Not to mention, none of these electioneering calculations, over less than 3% of the population, in very particular states, really means that it’s a good decision ethically, economically, geopolitically, to not pull back on the reigns of the rabid dog we’ve had plopped down in the middle east. Mostly to protect an insanely stupid global trade port that we’re using to help ship chinese goods to europe, and maybe also using to train a couple cops we can deploy to shoot fare evaders and also like 3 other people. Everyone loves to play at an election journalist and say, ah, well, this just a strategic move that exists for some other theoretical person that exists, it’s not really for me. They never actually defend the policy on it’s own merits. Then, consistently ignore the same thing happening, repetitively, for like 30 years, since that electioneering shit was really coined as a strategic rhetorical move afaik. The country shifting rightward, that’s not just some sort of like, crazy coincidence, and it’s not something that’s due to random chance events that happened to screw the democrats over and force them to consistently slide to the right for the last, well, last 80 years, at this point.
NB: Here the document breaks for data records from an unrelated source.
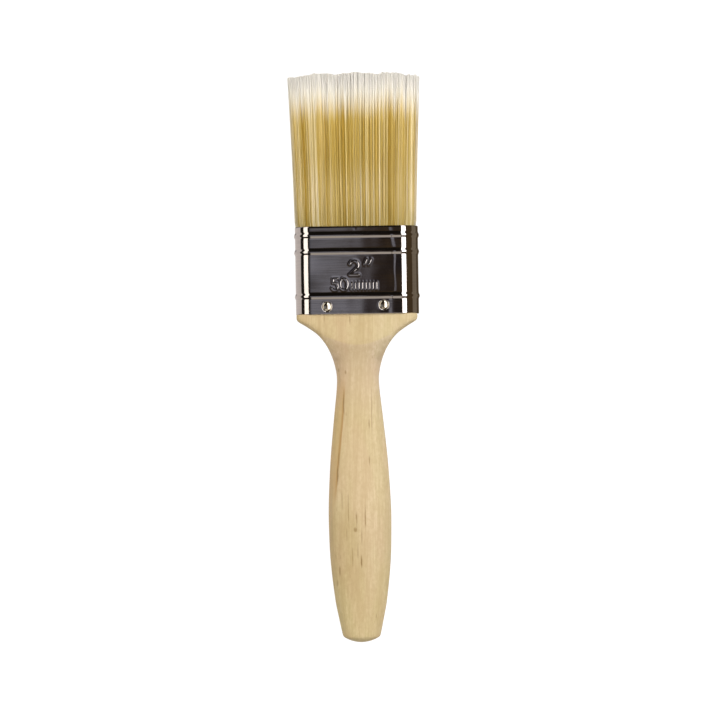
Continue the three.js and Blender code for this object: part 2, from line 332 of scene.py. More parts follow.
def handle_wood():
    """The handle's wood: an amber band along the left of its front, and grain marks of its own."""
    n, colour = wood("handle_wood", WOOD_PALE, WOOD_AMBER, WOOD_BROWN)
    x, y, z = n.split(n.place((1000, 1000, 1000)))
    waver = n.noise(n.place((70, 26, 70)), detail=3, roughness=0.6)
    drop = n.math("SUBTRACT", SKIRT, y)
    front = n.between(z, MID_PLANE - 2, MID_PLANE + 1)
    slope = (BAND_TO[0] - BAND_FROM[0]) / (BAND_TO[1] - BAND_FROM[1])
    edge = n.plus(n.times(n.math("SUBTRACT", drop, BAND_FROM[1]), -slope), x, -BAND_FROM[0],
                  n.times(waver, 1.6), -0.8)
    band = n.times(n.between(edge, 0.4, -0.5), n.between(drop, 21, 33), n.between(drop, 86, 64), front)
    colour = n.mix(n.times(band, 0.7), colour, (0.93, 0.84, 0.67), blend="MULTIPLY")
    rim = n.times(n.between(edge, 0.45, 0.0), n.between(edge, -0.9, -0.1), n.between(drop, 27, 35),
                  n.between(drop, 80, 66), front)
    colour = n.mix(n.times(rim, 0.9), colour, (0.77, 0.62, 0.40), blend="MULTIPLY")
    board = n.times(n.between(drop, 30, 20), n.between(n.attribute("scooped"), 1, 0))
    colour = n.mix(board, colour, (0.955, 0.935, 0.91), blend="MULTIPLY")
    # Painted shade: the scooped neck below the head gets a cool, slightly darker cast.
    colour = n.mix(n.attribute("scooped"), colour, (0.975, 0.95, 1.04), blend="MULTIPLY")
    shade = n.times(n.between(x, 2.5, -6), n.between(drop, 76, 88), n.between(drop, 122, 106), front)
    colour = n.mix(n.times(shade, 0.9), colour, (0.91, 0.88, 0.81), blend="MULTIPLY")
    # Painted light: the right of the front, below the head, is made paler and bluer, standing in for a
    # cool light from the right.
    painted_cool_light_right = n.times(n.between(x, 3, 11), n.between(drop, 55, 22), front)
    colour = n.mix(painted_cool_light_right, colour, (1.08, 1.13, 1.20), blend="MULTIPLY")
    lower = n.between(drop, 90, 125)
    colour = n.mix(lower, colour, (1.01, 1.02, 0.95), blend="MULTIPLY")
    n.drive("Base Color", with_grain_marks(n, colour, x, drop, waver, front))
    return n.material


def nickel():
    """Bright nickel-plated steel with fine rolling lines across the brush."""
    n = Material("nickel_plate", Metallic=1.0)
    lines = n.noise(n.place((28, 1900, 60)), detail=4, roughness=0.7)
    broad = n.noise(n.place((50, 380, 60)), detail=2)
    smudges = n.noise(n.place((150, 120, 150)), detail=3, roughness=0.6)
    colour = n.mix(n.between(lines, 0.3, 0.7, 0.0, 0.6), NICKEL_BRIGHT, NICKEL_DULL)
    colour = n.mix(n.between(smudges, 0.52, 0.8, 0.0, 0.4), colour, NICKEL_SMUDGED)
    n.drive("Base Color", colour)
    polish = n.between(lines, 0.3, 0.75, 0.05, 0.1)
    n.drive("Roughness", n.plus(polish, n.between(smudges, 0.5, 0.8, 0.0, 0.05)))
    n.bump(n.plus(lines, n.times(broad, 2.5)), 0.000006, 1.0)
    return n.material


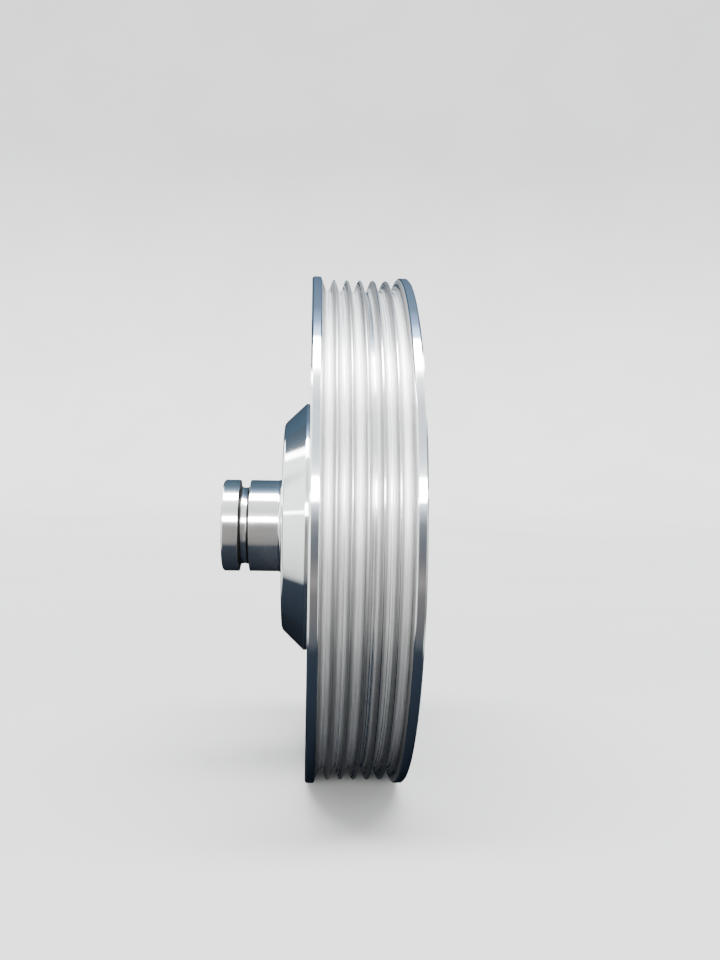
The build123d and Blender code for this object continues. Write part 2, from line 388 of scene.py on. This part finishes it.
def groove_metal(name, color, bottom_r, tip_r):
    """Satin metal of the belt grooves: matt between fine bright tool lines, with painted shade that darkens
    the walls towards the rib tips and a painted highlight on the tips.
    """
    n = Nodes(name)
    turned = n.turned_vector()
    split = n.add("ShaderNodeSeparateXYZ")
    n.put(split.inputs[0], turned)
    radius = split.outputs["X"]
    lines = n.noise(turned, 2200.0, 4.0, 0.7)
    cloud = n.noise(n.coordinates, 60.0, 3.0, 0.6)
    # Painted shade: the colour darkens from the groove bottoms towards the rib tips. Painted highlight: the
    # rib tips are lightened again. The white flecks fade with the same painted shade.
    wall = n.spread(radius, (bottom_r + 0.4) * MM, (tip_r - 0.7) * MM, 1.0, GROOVE_WALL_SHADE)
    tip = n.spread(radius, (tip_r - 0.3) * MM, tip_r * MM, 0.0, RIB_TIP_PAINTED_HIGHLIGHT)
    bright = n.math("MULTIPLY", n.math("ADD", wall, tip), n.spread(lines, 0.3, 0.7, 0.92, 1.0))
    mask = n.math("MULTIPLY", n.specks(300.0, 0.07, 0.05), wall)
    shade = n.mix(bright, (0, 0, 0, 1), (*color, 1))
    n.put(n.shader.inputs["Base Color"], n.mix(mask, shade, (1, 1, 1, 1)))
    n.shader.inputs["Metallic"].default_value = 1.0
    matt = n.spread(cloud, 0.3, 0.75, 0.46, 0.54)
    gloss = n.spread(lines, 0.48, 0.54)
    n.put(n.shader.inputs["Roughness"], n.math("SUBTRACT", matt, n.math("MULTIPLY", gloss, TOOL_LINE_GLOSS)))
    n.shader.inputs["Anisotropic"].default_value = 0.6
    tangent = n.add("ShaderNodeTangent", direction_type="RADIAL", axis="Y")
    n.put(n.shader.inputs["Tangent"], tangent.outputs[0])
    n.shader.inputs["Anisotropic Rotation"].default_value = ACROSS_LINES
    n.put(n.shader.inputs["Normal"], n.bump(lines, 0.000004))
    return n.material


def small_metal(name, color, rough, grain_scale=2500.0, grain_depth=0.000004):
    """Metal of screws, washers, inserts and pins: fine grain and a clouded shade."""
    n = Nodes(name)
    grain = n.noise(n.coordinates, grain_scale, 3.0, 0.6)
    cloud = n.noise(n.coordinates, 220.0, 3.0, 0.6)
    shade = n.mix(n.spread(cloud, 0.3, 0.7), (*[c * 0.82 for c in color], 1), (*color, 1))
    n.put(n.shader.inputs["Base Color"], shade)
    n.shader.inputs["Metallic"].default_value = 1.0
    n.put(n.shader.inputs["Roughness"], n.spread(cloud, 0.3, 0.75, rough * 0.8, rough * 1.25))
    n.put(n.shader.inputs["Normal"], n.bump(grain, grain_depth))
    return n.material


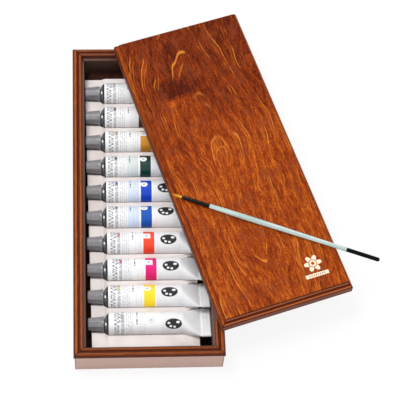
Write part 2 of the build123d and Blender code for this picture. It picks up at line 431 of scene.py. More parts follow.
@dataclass(frozen=True)
class Rosette:
    """A plain rosette over a bar with a row of marks, printed near a corner of the lid.

    The bar and the row are given by half their length and by their lower and upper edges.
    """

    place: tuple[float, float] = (32.0, -117.0)
    middle: float = 1.6
    petals: int = 6
    petal_root: float = 3.4
    petal_length: float = 4.4
    eye: tuple[float, float] = (1.3, 1.7)
    groove: tuple[float, float] = (3.0, 3.7)
    bar: tuple[float, float, float] = (10.2, -10.9, -7.5)
    row: tuple[float, float, float] = (7.9, -9.9, -8.5)
    mark_pitch: float = 0.95
    mark_strength: float = 0.85
    strength: float = 0.93

    def strip(self, graph: Graph, spot: tuple[Socket, Socket], sizes: tuple[float, float, float],
              soft: float) -> Socket:
        """A level strip.

        Args:
            graph: The material's graph.
            spot: The place, from the rosette's own.
            sizes: Half the strip's length, then its lower and upper edges.
            soft: How wide its edges are.

        Returns:
            The strip, 0 to 1.
        """
        half, low, high = sizes
        right, up = spot
        return graph.product(graph.span(right, -half, half, soft), graph.span(up, low, high, soft))

    def mask(self, graph: Graph, x: Socket, y: Socket) -> Socket:
        """Draw the print.

        Args:
            graph: The material's graph.
            x: Distance across the lid.
            y: Distance along it.

        Returns:
            The print, 0 to its strength.
        """
        right = graph.total(x, -self.place[0])
        up = graph.total(y, -self.place[1])
        rise = graph.total(up, -self.middle)
        off = graph.distance(right, rise)
        turn = graph.math("ARCTAN2", rise, right)
        petal = graph.math("ABSOLUTE", graph.math("COSINE", graph.product(turn, self.petals / 2)))
        edge = graph.total(graph.product(petal, self.petal_length), self.petal_root)
        flower = graph.ease(graph.minus(edge, off), -0.25, 0.25)
        groove = graph.opposite(graph.span(off, *self.groove, 0.3))
        cell = graph.math("PINGPONG", graph.total(right, 20.0), self.mark_pitch)
        row = self.strip(graph, (right, up), self.row, 0.2)
        marks = graph.product(graph.ease(cell, 0.35, 0.55, 1.0, 0.0), row, self.mark_strength)
        rosette = graph.product(flower, graph.ease(off, *self.eye), groove)
        bar = graph.minus(self.strip(graph, (right, up), self.bar, 0.4), marks)
        return graph.product(graph.math("MAXIMUM", rosette, bar), self.strength)


@dataclass(frozen=True)
class Knot:
    """A dark, cloudy patch of a board with a lighter, sharp-edged zone below it."""

    place: tuple[float, float]
    half_width: float = 20.0
    ragged: float = 9.0
    dark: float = 0.30
    lit: float = 0.20

    def shade(self, graph: Graph, x: Socket, y: Socket) -> Socket:
        """Shade the patch.

        Args:
            graph: The material's graph.
            x: Distance across the lid.
            y: Distance along it.

        Returns:
            What it adds to the board's shade.
        """
        right = graph.product(graph.total(x, -self.place[0]), 1.0 / self.half_width)
        cloud = graph.noise(graph.vector(x, y, 2.0), 0.09, 3.0)
        up = graph.total(y, -self.place[1], graph.product(graph.minus(cloud, 0.5), self.ragged))
        side = graph.ease(graph.math("ABSOLUTE", right), 0.45, 1.0, 1.0, 0.0)
        dark = graph.product(graph.ease(up, -6.5, -4.5), graph.ease(up, -4.0, 22.0, 1.0, 0.0))
        lit = graph.product(graph.ease(up, -9.5, -7.5, 1.0, 0.0), graph.ease(up, -34.0, -9.0))
        return graph.minus(graph.product(side, lit, self.lit), graph.product(side, dark, self.dark))


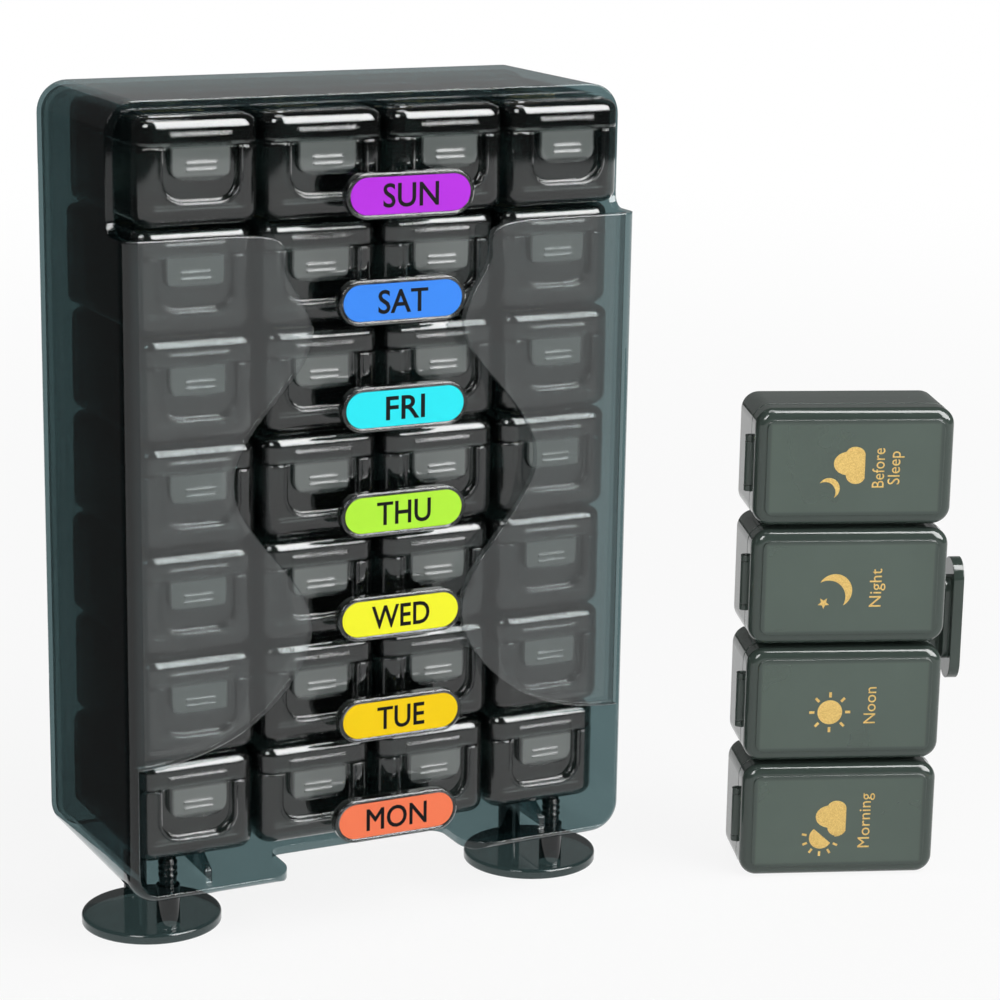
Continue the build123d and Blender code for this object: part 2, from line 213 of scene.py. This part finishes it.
def claspPaintedLightMask(paint, where, claspPaintedLight):  # 1 on each clasp in the tower, where a paler shade is painted for the light it catches
    across, depth, height = (number * (1 / mm) for number in paint.parts(where))
    column = (across - boxLayout["shift"][0]) * (1 / boxLayout["lidPitch"])
    row = (height - boxLayout["firstBox"]) * (1 / boxLayout["pitch"])
    beside = paint.add("ShaderNodeMath", {"operation": "FRACT"}, {0: column}) * boxLayout["lidPitch"]
    above = paint.add("ShaderNodeMath", {"operation": "FRACT"}, {0: row}) * boxLayout["pitch"]
    half = claspPaintedLight["width"] / 2
    middle = boxLayout["lidPitch"] / 2
    patch = band(paint, beside, middle - half, middle + half, claspPaintedLight["soft"])
    patch = patch * band(paint, above, claspPaintedLight["low"], claspPaintedLight["high"], claspPaintedLight["soft"])
    return patch * band(paint, depth, claspPaintedLight["far"], boxLayout["shift"][1] + claspPaintedLight["front"], claspPaintedLight["frontSoft"])


def smokedPlastic(name, finish):  # clear moulded plastic with smoke in it, polished, with faint clouding and marks
    material = bpy.data.materials.new(name)
    paint = Paint(material)
    grain = mouldedGrain
    where = paint.add("ShaderNodeTexCoord", None, None, "Object")
    cloud = paint.noise(where, grain["cloud"], grain["cloudDetail"])
    smear = paint.noise(where, grain["smear"], grain["smearDetail"], grain["smearRoughness"])
    wave = paint.noise(where, grain["wave"], grain["waveDetail"])
    # the small rounds on a moulding's edges
    eased = paint.add("ShaderNodeBevel", {"samples": grain["bevelSamples"]}, {"Radius": finish["edge"]})
    relief = paint.add("ShaderNodeBump", None, {
        "Strength": grain["reliefStrength"], "Distance": grain["reliefHeight"],
        "Height": wave + smear * grain["smearRelief"], "Normal": eased})

    def smoke(shade):
        return paint.add("ShaderNodeBsdfPrincipled", None, {
            "Base Color": shade, "Roughness": smear * grain["smokeReach"] + grain["smokeRoughness"],
            "Specular IOR Level": 0.0, "Normal": relief})

    clear = paint.add("ShaderNodeBsdfTransparent", None, {"Color": finish["tint"]})
    filling = smoke(paint.blend(cloud, finish["deep"], finish["body"]))
    polish = paint.add("ShaderNodeBsdfGlossy", None, {
        "Color": (1, 1, 1, 1), "Normal": relief,
        "Roughness": smear * grain["smearGloss"] + (finish["roughness"] - 0.4 * grain["smearGloss"])})
    # a wall's far face mirrors as its near face does, not as the inside of a thick block
    inward = paint.add("ShaderNodeNewGeometry", None, None, "Backfacing")
    bend = inward * (1 / finish["index"] - finish["index"]) + finish["index"]
    mirror = paint.add("ShaderNodeFresnel", None, {"IOR": bend, "Normal": relief})
    if "thin" in finish:
        clearer = paint.add("ShaderNodeBsdfTransparent", None, {"Color": finish["thin"]["tint"]})
        clear = paint.mixed(wingMask(paint, where, finish["thin"]), clear, clearer)
    haze = cloud * grain["cloudReach"] + (finish["haze"] - grain["cloudReach"] / 2)
    inside = paint.mixed(haze, clear, filling)
    # the rim's darker smoke is the lid's own lip; the clasps' paler smoke is painted light
    for key, mask in (("rim", rimMask), ("claspPaintedLight", claspPaintedLightMask)):
        if key in finish:
            patch = finish[key]
            inside = paint.mixed(mask(paint, where, patch) * patch["haze"], inside, smoke(patch["shade"]))
    paint.show(paint.mixed(mirror, inside, polish))
    return material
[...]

It’s because the like 30% of hardline voters are willing to parrot the same swill they’re given, and are totally willing to slide as right as is necessary and follow the dems off a cliff, it’s because the american population at large is captured by a huge corporate propaganda apparatus that the democrats are not willing to do anything about, it’s because the american population is swamped by a nosedive in standards of living and a shrinking middle class and are looking for an easy scapegoat. At any point, dems could’ve pointed out that illegal immigrants are, in total, fucking 3% of the population. They don’t, because they don’t really care, because it’s the institutional security stance that we should be more xenophobic to shore up against climate refugees.
Me? I’m not a swing state voter, so I’m just gonna vote for whichever third party candidate is a valid write-in and also maybe seems like they’ll get enough to get federal funding, if that exists, and otherwise I’ll just vote for claudia de la cruz.